Sono anni che non acquisto più frutta nei supermercati ma di recente ho fatto un giro per rendermi conto della situazione in essere tra gli scaffali. Eccesso di packaging e lustrini da cinema sono le prime cose che colpiscono all’ingresso.
Le tecniche di visual merchandising pongono il reparto frutta e verdura quasi sempre all’inizio del tour del consumatore. Le zone predisposte alla vendita sono segmentate in calde e fredde a seconda dell’indice di frequenza dei consumatori agli scaffali, ogni gondola diventa quindi un palcoscenico e la frutta, vestita da gala appaga gli occhi degli avventori con il suo vestito della domenica. Ed è proprio qui che si possono notare i tocchi magici del marketing! Lo shelf marketing è l’insieme di tecniche utilizzate nelle attività commerciali per disporre le merci sugli scaffali.
La traduzione netta è marketing dello scaffale ed ha l’obiettivo di incrementare le vendite catturando l’attenzione ed influenzando alcuni aspetti psicologici dei clienti, verso la decisione d’acquisto.

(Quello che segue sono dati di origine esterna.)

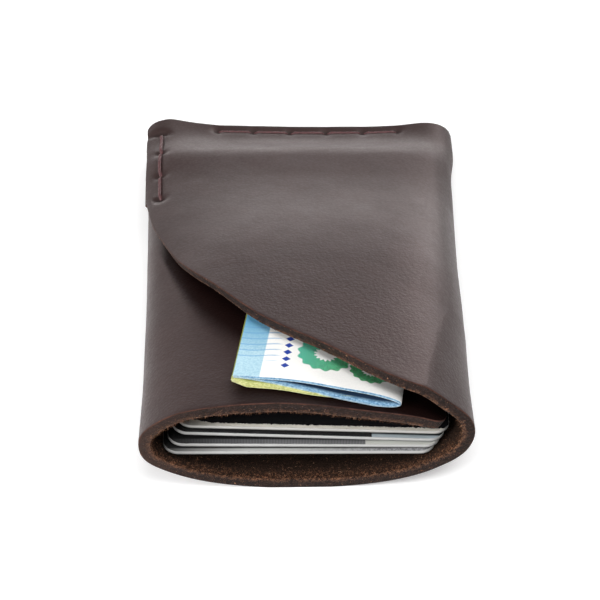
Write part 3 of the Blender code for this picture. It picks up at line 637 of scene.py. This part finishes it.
def twisted_tube(points):
    """Vertices, faces and flat coordinates of waxed thread, twisted along a row of points."""
    around = THREAD_AROUND
    steps = max(12, int(running(points)[-1] / THREAD_STEP))
    line, even = even_points(points, steps)
    for _ in range(3):
        line[1:-1] = 0.25 * line[:-2] + 0.5 * line[1:-1] + 0.25 * line[2:]
    tangent = unit(np.gradient(line, axis=0))
    side = unit(np.cross(tangent, np.array([0.13, 0.29, 0.95])))
    other = np.cross(tangent, side)
    verts = []
    for k in range(steps):
        turn = 2 * math.pi * even[k] / THREAD_LAY
        for j in range(around):
            angle = 2 * math.pi * j / around
            lobe = abs(math.cos(THREAD_PLIES * (angle - turn / THREAD_PLIES) / 2.0))
            radius = THREAD / 2 * (0.74 + 0.26 * lobe ** 0.7)
            verts.append(line[k] + radius * (side[k] * math.cos(angle) + other[k] * math.sin(angle)))
    uv = [(even[k // around], k % around / around / UV_PER_METRE) for k in range(len(verts))]
    return verts, tube_faces(steps, around), uv


def stitch_path(a, b, surface, stand):
    """Points of one stitch from hole to hole: down into each hole and along the face between them."""
    path = []
    for t in np.linspace(0.0, 1.0, STITCH_POINTS):
        near = min(t, 1.0 - t)
        rise = stand - (STITCH_SINK + stand) * math.exp(-(near / HOLE_SHARE) ** 2)
        spot, out = surface(*(a + (b - a) * t))
        path.append(spot + out * rise)
    return np.array(path)


def top_surface(q, y):
    base, out = strip_frame(q, y)
    return base + out * (LEATHER / 2 - min(seam_dents(q, y), THREAD_DENT)), out


def panel_inside(q, y):
    base, out = strip_frame(q, y)
    return base - out * LEATHER / 2, -out


def bottom_surface(x, y):
    return in_frame(x, y, seam_lift(x, y) + LOWEST), np.array([0.0, 0.0, -1.0])


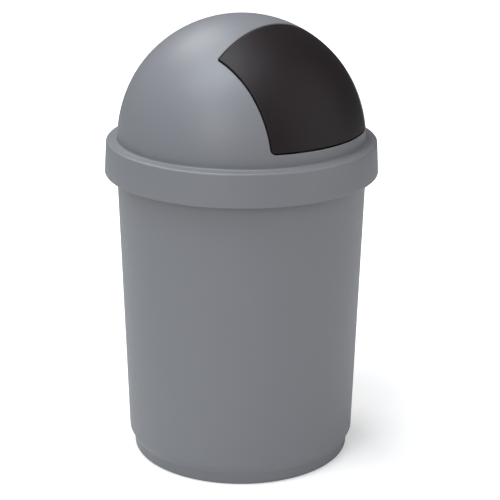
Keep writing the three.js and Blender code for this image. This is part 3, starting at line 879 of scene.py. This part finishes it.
def build_flap(settings, material):
    flap = flap_mesh(settings.edge_round / MM, settings.foot_round / MM)
    outlines = (
        belt(PIVOT, PIVOT_LUG_RADIUS, lug_root(), PIVOT_LUG_ROOT_RADIUS),
        belt(PIVOT, PIVOT_LUG_RADIUS, BAR, BAR_SOCKET_RADIUS),
    )
    parts = []
    for outline in outlines:
        plates = side_plates("arm", outline, FLAP_SIDE_GAP + ARM_SLIP, FLAP_SIDE_GAP + FLAP_WALL)
        parts.append(bevelled(plates))
    arms = combine(parts[0], [parts[1]], "UNION")
    combine(arms, [dome_core("core", FLAP_WALL / 2)], "INTERSECT")
    tools = [arms, bevelled(stop_tongues(), 0.5 * MM)]
    seat, floor = pin_seat(), bar_floor()
    socket_rim = floor - BAR_SOCKET_DEPTH
    for start, end in both_sides(seat, seat + PIN_BOSS_HEIGHT + 1.1):
        tools.append(rod("boss", PIN_BOSS_RADIUS, start, end, PIVOT, 0.4))
    for start, end in both_sides(socket_rim, floor + 1):
        tools.append(rod("socket", BAR_SOCKET_RADIUS, start, end, BAR, 0.4))
    combine(flap, tools, "UNION")
    bores = [rod("pin_hole", PIN_HOLE_RADIUS, -DOME_RADIUS, DOME_RADIUS, PIVOT)]
    for start, end in both_sides(socket_rim - 5, floor):
        bores.append(rod("bar_hole", BAR_HOLE_RADIUS, start, end, BAR))
    combine(flap, bores, "DIFFERENCE")
    smooth_shaded(welded(flap), SHELL_CREASE)
    dress(flap, "flap", material, ["swing_flap"])


# ---- Pins and counterweight ----


def build_pins(material):
    under_head = pin_seat() - END_PLAY
    inner = under_head - PIN_HEAD_THICKNESS
    tip = mouth_half_width(-PIVOT[0], -LID_WALL) + 2
    for side, word in ((-1, "left"), (1, "right")):
        profile = rounded([
            (0, inner),
            (PIN_HEAD_RADIUS, inner, 0.5),
            (PIN_HEAD_RADIUS, under_head, 0.3),
            (PIN_RADIUS, under_head, 0.3),
            (PIN_RADIUS, tip - PIN_TIP_TAPER, 0.3),
            (PIN_TIP_RADIUS, tip, 0.3),
            (0, tip),
        ], 4)
        pin = turned_across("pin_" + word, [(r, side * x) for r, x in profile], PIVOT)
        dress(pin, "flap", material, ["pivot_pin_" + word])


def build_bar(material):
    half = bar_floor() - END_PLAY
    chamfered = BAR_RADIUS - BAR_CHAMFER
    profile = rounded([
        (0, -half),
        (chamfered, -half, 0.2),
        (BAR_RADIUS, BAR_CHAMFER - half, 0.2),
        (BAR_RADIUS, half - BAR_CHAMFER, 0.2),
        (chamfered, half, 0.2),
        (0, half),
    ], 3)
    bar = turned_across("counterweight", subdivided(profile, 12), BAR, 72)
    dress(bar, "flap", material, ["counterweight_bar"])


# ---- Bucket ----

BUCKET_LENGTHS = {
    "Height": BUCKET_HEIGHT,
    "Wall": BUCKET_WALL,
    "Body top radius": BODY_TOP_RADIUS,
    "Body bottom radius": BODY_BOTTOM_RADIUS,
    "Foot top radius": FOOT_TOP_RADIUS,
    "Foot bottom radius": FOOT_BOTTOM_RADIUS,
    "Foot height": FOOT_HEIGHT,
    "Foot step top": FOOT_STEP_TOP,
    "Rim radius": RIM_RADIUS,
    "Rim drop": RIM_DROP,
    "Rim wall": RIM_WALL,
    "Base thickness": BASE_THICKNESS,
    "Recess radius": BASE_RECESS_RADIUS,
    "Recess slope": BASE_RECESS_SLOPE,
    "Recess depth": BASE_RECESS_DEPTH,
}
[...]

Anche le tecniche più consolidate di vendita come l’up-selling ed il cross-selling sono complementari alle tecniche di visual merchandising e non ci vedo nulla di male in questo. Le neuroscienze, inoltre, soprattutto negli USA ed in realtà molto strutturate vengono studiate ed applicate dalla fase di corporate identity a quella di shelf marketing.
Le tecniche di vendita quando sono applicate per dare un vantaggio reciproco a venditore ed acquirente alzano l’asticella del livello qualitativo dei prodotti e dei servizi. Gli aspetti che vengono maggiormente considerati sono quello della gestione della zona di esposizione e quello della valorizzazione della stessa.
La prima “area calda” quindi è il reparto ortofrutta che propone al consumatore un ambiente salutare, impreziosito da colori e forme che attirano lo sguardo. Scaffalature a muro e gondole a centro reparto sono la consuetudine per quasi tutti i supermercati.
I prodotti vengono distribuiti per categoria ed alcuni punti vendita sono ulteriormente forniti di celle frigorifere dove sono allocati prodotti a base frutta o con verdure.
Provenienza merci spesso non facilmente identificabile se non che nella frutta e verdura confezionate e tanta, troppa plastica.
Gli aspetti determinanti delle azioni di shelf marketing nella mia opinione non sono criticabili sulla carta e anzi possono fare crescere la qualità, quello che non
condivido e critico è l’abuso delle tecniche di marketing per fini esclusivamente lucrativi. Un esempio pratico è l’aspetto dell’illuminazione degli scaffali che tanto quanto la disposizione della merce sono determinanti per la scelta d’acquisto e non possono alterare le caratteristiche primarie dei prodotti, come il colore nel caso della frutta. C’è una linea di demarcazione tra una luce che conferisce valore alla frutta e una luce che ne altera una delle caratteristiche principali proprio perché prima acquistiamo con gli occhi. Quanta consapevolezza c’è dietro all’acquisto di un paio di arance del marocco confezionate nel polistirene? Quanta consapevolezza c’è dietro all’acquisto di un frutto del quale non si conosce nulla se non che il suo aspetto, perlopiù spesso condizionato?
La conoscenza passa attraverso il concetto di crescita ed è il vero obiettivo che la società deve porsi in ambito di consumo sostenibile.
Non possiamo delegare alla GDO l’onere di far conoscere la verità che porta con sé il super potere della frutta, semplicemente perché non è suo dovere ed è parte terza, quell’onere è da distribuire nella libera collettività.
Dobbiamo insegnare ai nostri figli a riconoscere la frutta perché possano essere degli adulti consapevoli e dei consumatori illuminati.
Riportiamo nelle campagne i nostri figli a toccare con mano la natura, che non è quella tagliata e confezionata in atmosfera modificata che alcuni istituti scolastici
propongono loro come merenda sana.
Sono convinto che ogni passo in avanti che faremo nell’upgrade culturale sarà un funzionale intervento sulla curva di domanda del mercato della frutta.